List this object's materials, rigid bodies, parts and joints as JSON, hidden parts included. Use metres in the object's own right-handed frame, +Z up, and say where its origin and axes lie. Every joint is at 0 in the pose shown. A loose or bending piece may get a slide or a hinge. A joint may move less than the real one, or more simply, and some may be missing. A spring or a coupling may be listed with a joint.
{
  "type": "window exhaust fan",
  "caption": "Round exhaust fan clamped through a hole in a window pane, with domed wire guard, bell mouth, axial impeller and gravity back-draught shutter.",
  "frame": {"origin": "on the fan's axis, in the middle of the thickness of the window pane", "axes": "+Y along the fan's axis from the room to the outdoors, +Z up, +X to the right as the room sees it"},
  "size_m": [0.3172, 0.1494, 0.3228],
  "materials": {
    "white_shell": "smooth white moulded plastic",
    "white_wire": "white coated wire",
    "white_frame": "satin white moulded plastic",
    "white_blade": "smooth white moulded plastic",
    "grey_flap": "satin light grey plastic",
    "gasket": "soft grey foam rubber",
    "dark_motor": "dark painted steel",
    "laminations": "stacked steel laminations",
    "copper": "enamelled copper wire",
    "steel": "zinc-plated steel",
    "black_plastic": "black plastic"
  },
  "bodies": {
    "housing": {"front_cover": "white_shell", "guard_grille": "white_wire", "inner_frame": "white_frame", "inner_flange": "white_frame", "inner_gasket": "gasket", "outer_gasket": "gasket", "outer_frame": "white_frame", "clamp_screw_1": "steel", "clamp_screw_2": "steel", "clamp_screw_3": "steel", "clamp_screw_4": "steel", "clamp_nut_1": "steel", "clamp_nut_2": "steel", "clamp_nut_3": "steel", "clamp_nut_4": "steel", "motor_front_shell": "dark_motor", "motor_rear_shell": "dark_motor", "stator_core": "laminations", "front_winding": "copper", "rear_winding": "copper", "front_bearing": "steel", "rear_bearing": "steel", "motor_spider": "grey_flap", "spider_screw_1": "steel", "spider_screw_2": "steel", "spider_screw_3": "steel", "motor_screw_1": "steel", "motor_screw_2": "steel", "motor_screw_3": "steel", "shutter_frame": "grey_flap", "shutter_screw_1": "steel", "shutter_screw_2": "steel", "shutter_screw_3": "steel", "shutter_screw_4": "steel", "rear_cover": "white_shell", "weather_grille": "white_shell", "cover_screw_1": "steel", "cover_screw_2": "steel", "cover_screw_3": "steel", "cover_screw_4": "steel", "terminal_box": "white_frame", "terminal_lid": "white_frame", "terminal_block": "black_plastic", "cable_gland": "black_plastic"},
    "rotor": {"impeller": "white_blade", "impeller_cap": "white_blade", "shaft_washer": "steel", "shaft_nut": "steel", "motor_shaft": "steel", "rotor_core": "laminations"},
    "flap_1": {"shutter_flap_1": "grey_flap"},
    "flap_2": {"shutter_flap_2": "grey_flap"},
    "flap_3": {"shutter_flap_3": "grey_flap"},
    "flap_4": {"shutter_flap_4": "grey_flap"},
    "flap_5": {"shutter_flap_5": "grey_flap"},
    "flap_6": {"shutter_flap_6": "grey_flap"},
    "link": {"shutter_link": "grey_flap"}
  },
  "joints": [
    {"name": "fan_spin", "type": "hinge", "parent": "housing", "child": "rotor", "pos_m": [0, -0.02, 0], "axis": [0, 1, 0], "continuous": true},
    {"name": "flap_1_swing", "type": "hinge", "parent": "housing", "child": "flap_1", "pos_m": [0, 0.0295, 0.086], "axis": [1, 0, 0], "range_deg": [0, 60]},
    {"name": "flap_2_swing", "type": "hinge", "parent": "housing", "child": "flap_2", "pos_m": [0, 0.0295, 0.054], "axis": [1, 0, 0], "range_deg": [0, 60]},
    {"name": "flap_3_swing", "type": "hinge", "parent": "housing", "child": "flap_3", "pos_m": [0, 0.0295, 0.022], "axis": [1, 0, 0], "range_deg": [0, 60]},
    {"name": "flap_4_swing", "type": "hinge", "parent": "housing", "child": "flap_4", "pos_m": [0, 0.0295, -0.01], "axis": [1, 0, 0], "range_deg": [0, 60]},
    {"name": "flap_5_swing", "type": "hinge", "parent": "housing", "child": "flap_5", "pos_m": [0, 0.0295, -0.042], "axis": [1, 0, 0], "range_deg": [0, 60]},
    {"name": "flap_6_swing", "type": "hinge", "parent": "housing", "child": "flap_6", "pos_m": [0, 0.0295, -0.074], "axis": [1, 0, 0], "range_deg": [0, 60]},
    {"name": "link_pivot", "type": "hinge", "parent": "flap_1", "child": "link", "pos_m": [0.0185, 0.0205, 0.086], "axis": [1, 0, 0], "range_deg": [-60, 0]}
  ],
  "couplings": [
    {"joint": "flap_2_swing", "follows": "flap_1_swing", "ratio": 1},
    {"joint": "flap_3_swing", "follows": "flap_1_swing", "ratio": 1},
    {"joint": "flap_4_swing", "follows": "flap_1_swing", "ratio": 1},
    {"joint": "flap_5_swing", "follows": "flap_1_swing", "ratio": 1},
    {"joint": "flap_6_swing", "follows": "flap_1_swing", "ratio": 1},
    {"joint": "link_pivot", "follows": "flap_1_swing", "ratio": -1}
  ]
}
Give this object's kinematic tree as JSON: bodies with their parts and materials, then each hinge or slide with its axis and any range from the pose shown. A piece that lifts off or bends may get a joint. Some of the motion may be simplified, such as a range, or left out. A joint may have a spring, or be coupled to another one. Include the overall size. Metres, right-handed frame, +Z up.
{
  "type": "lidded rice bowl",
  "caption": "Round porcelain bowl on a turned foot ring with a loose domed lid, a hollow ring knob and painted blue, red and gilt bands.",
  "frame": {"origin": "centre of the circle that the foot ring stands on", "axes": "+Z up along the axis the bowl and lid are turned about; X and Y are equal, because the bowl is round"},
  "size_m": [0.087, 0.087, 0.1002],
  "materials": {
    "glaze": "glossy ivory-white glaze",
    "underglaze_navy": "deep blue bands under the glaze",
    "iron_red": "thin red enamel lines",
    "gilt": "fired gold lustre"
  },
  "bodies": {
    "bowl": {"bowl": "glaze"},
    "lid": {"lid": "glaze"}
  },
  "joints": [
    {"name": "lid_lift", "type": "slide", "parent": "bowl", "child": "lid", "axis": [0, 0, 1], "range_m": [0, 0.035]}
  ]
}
◆ ◆ ◆
WORK REQUIRED: Please return the data above exactly as given.

RIGHT ANSWER:
List this object's materials, rigid bodies, parts and joints as JSON, hidden parts included. Use metres in the object's own right-handed frame, +Z up, and say where its origin and axes lie. Every joint is at 0 in the pose shown. A loose or bending piece may get a slide or a hinge. A joint may move less than the real one, or more simply, and some may be missing. A spring or a coupling may be listed with a joint.
{
  "type": "window exhaust fan",
  "caption": "Round exhaust fan clamped through a hole in a window pane, with domed wire guard, bell mouth, axial impeller and gravity back-draught shutter.",
  "frame": {"origin": "on the fan's axis, in the middle of the thickness of the window pane", "axes": "+Y along the fan's axis from the room to the outdoors, +Z up, +X to the right as the room sees it"},
  "size_m": [0.3172, 0.1494, 0.3228],
  "materials": {
    "white_shell": "smooth white moulded plastic",
    "white_wire": "white coated wire",
    "white_frame": "satin white moulded plastic",
    "white_blade": "smooth white moulded plastic",
    "grey_flap": "satin light grey plastic",
    "gasket": "soft grey foam rubber",
    "dark_motor": "dark painted steel",
    "laminations": "stacked steel laminations",
    "copper": "enamelled copper wire",
    "steel": "zinc-plated steel",
    "black_plastic": "black plastic"
  },
  "bodies": {
    "housing": {"front_cover": "white_shell", "guard_grille": "white_wire", "inner_frame": "white_frame", "inner_flange": "white_frame", "inner_gasket": "gasket", "outer_gasket": "gasket", "outer_frame": "white_frame", "clamp_screw_1": "steel", "clamp_screw_2": "steel", "clamp_screw_3": "steel", "clamp_screw_4": "steel", "clamp_nut_1": "steel", "clamp_nut_2": "steel", "clamp_nut_3": "steel", "clamp_nut_4": "steel", "motor_front_shell": "dark_motor", "motor_rear_shell": "dark_motor", "stator_core": "laminations", "front_winding": "copper", "rear_winding": "copper", "front_bearing": "steel", "rear_bearing": "steel", "motor_spider": "grey_flap", "spider_screw_1": "steel", "spider_screw_2": "steel", "spider_screw_3": "steel", "motor_screw_1": "steel", "motor_screw_2": "steel", "motor_screw_3": "steel", "shutter_frame": "grey_flap", "shutter_screw_1": "steel", "shutter_screw_2": "steel", "shutter_screw_3": "steel", "shutter_screw_4": "steel", "rear_cover": "white_shell", "weather_grille": "white_shell", "cover_screw_1": "steel", "cover_screw_2": "steel", "cover_screw_3": "steel", "cover_screw_4": "steel", "terminal_box": "white_frame", "terminal_lid": "white_frame", "terminal_block": "black_plastic", "cable_gland": "black_plastic"},
    "rotor": {"impeller": "white_blade", "impeller_cap": "white_blade", "shaft_washer": "steel", "shaft_nut": "steel", "motor_shaft": "steel", "rotor_core": "laminations"},
    "flap_1": {"shutter_flap_1": "grey_flap"},
    "flap_2": {"shutter_flap_2": "grey_flap"},
    "flap_3": {"shutter_flap_3": "grey_flap"},
    "flap_4": {"shutter_flap_4": "grey_flap"},
    "flap_5": {"shutter_flap_5": "grey_flap"},
    "flap_6": {"shutter_flap_6": "grey_flap"},
    "link": {"shutter_link": "grey_flap"}
  },
  "joints": [
    {"name": "fan_spin", "type": "hinge", "parent": "housing", "child": "rotor", "pos_m": [0, -0.02, 0], "axis": [0, 1, 0], "continuous": true},
    {"name": "flap_1_swing", "type": "hinge", "parent": "housing", "child": "flap_1", "pos_m": [0, 0.0295, 0.086], "axis": [1, 0, 0], "range_deg": [0, 60]},
    {"name": "flap_2_swing", "type": "hinge", "parent": "housing", "child": "flap_2", "pos_m": [0, 0.0295, 0.054], "axis": [1, 0, 0], "range_deg": [0, 60]},
    {"name": "flap_3_swing", "type": "hinge", "parent": "housing", "child": "flap_3", "pos_m": [0, 0.0295, 0.022], "axis": [1, 0, 0], "range_deg": [0, 60]},
    {"name": "flap_4_swing", "type": "hinge", "parent": "housing", "child": "flap_4", "pos_m": [0, 0.0295, -0.01], "axis": [1, 0, 0], "range_deg": [0, 60]},
    {"name": "flap_5_swing", "type": "hinge", "parent": "housing", "child": "flap_5", "pos_m": [0, 0.0295, -0.042], "axis": [1, 0, 0], "range_deg": [0, 60]},
    {"name": "flap_6_swing", "type": "hinge", "parent": "housing", "child": "flap_6", "pos_m": [0, 0.0295, -0.074], "axis": [1, 0, 0], "range_deg": [0, 60]},
    {"name": "link_pivot", "type": "hinge", "parent": "flap_1", "child": "link", "pos_m": [0.0185, 0.0205, 0.086], "axis": [1, 0, 0], "range_deg": [-60, 0]}
  ],
  "couplings": [
    {"joint": "flap_2_swing", "follows": "flap_1_swing", "ratio": 1},
    {"joint": "flap_3_swing", "follows": "flap_1_swing", "ratio": 1},
    {"joint": "flap_4_swing", "follows": "flap_1_swing", "ratio": 1},
    {"joint": "flap_5_swing", "follows": "flap_1_swing", "ratio": 1},
    {"joint": "flap_6_swing", "follows": "flap_1_swing", "ratio": 1},
    {"joint": "link_pivot", "follows": "flap_1_swing", "ratio": -1}
  ]
}
Give this object's kinematic tree as JSON: bodies with their parts and materials, then each hinge or slide with its axis and any range from the pose shown. A piece that lifts off or bends may get a joint. Some of the motion may be simplified, such as a range, or left out. A joint may have a spring, or be coupled to another one. Include the overall size. Metres, right-handed frame, +Z up.
{
  "type": "lidded rice bowl",
  "caption": "Round porcelain bowl on a turned foot ring with a loose domed lid, a hollow ring knob and painted blue, red and gilt bands.",
  "frame": {"origin": "centre of the circle that the foot ring stands on", "axes": "+Z up along the axis the bowl and lid are turned about; X and Y are equal, because the bowl is round"},
  "size_m": [0.087, 0.087, 0.1002],
  "materials": {
    "glaze": "glossy ivory-white glaze",
    "underglaze_navy": "deep blue bands under the glaze",
    "iron_red": "thin red enamel lines",
    "gilt": "fired gold lustre"
  },
  "bodies": {
    "bowl": {"bowl": "glaze"},
    "lid": {"lid": "glaze"}
  },
  "joints": [
    {"name": "lid_lift", "type": "slide", "parent": "bowl", "child": "lid", "axis": [0, 0, 1], "range_m": [0, 0.035]}
  ]
}